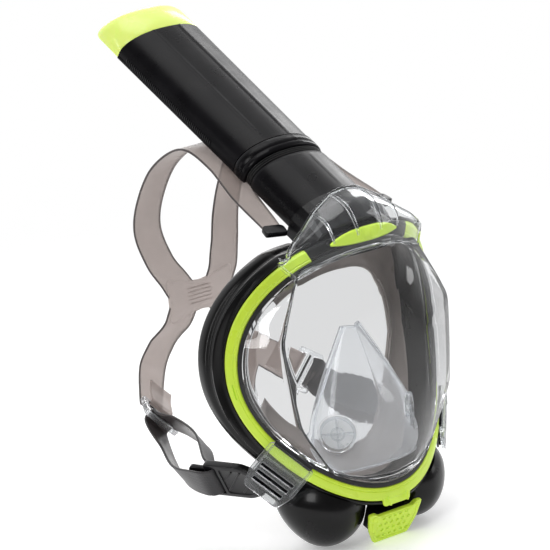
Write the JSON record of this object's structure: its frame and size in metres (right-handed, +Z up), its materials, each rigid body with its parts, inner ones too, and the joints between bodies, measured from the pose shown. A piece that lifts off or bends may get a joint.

---

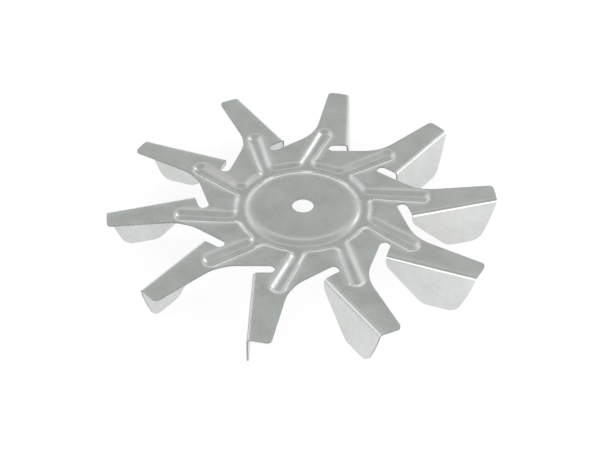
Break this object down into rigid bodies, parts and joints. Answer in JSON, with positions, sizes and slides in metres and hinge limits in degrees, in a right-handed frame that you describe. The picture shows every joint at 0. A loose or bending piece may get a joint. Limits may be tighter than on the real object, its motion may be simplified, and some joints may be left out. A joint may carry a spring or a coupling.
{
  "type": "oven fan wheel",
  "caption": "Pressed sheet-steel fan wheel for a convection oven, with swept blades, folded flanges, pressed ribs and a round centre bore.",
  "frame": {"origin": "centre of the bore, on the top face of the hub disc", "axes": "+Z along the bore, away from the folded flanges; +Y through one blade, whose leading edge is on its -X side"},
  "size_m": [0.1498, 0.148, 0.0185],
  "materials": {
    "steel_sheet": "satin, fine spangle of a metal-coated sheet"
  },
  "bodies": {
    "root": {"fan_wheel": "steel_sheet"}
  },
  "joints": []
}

> REQUIREMENT:
Report all lines of the material that contain the word "materials".

> WRITTEN SOLUTION:
Write the JSON record of this object's structure: its frame and size in metres (right-handed, +Z up), its materials, each rigid body with its parts, inner ones too, and the joints between bodies, measured from the pose shown. A piece that lifts off or bends may get a joint.
  "materials": {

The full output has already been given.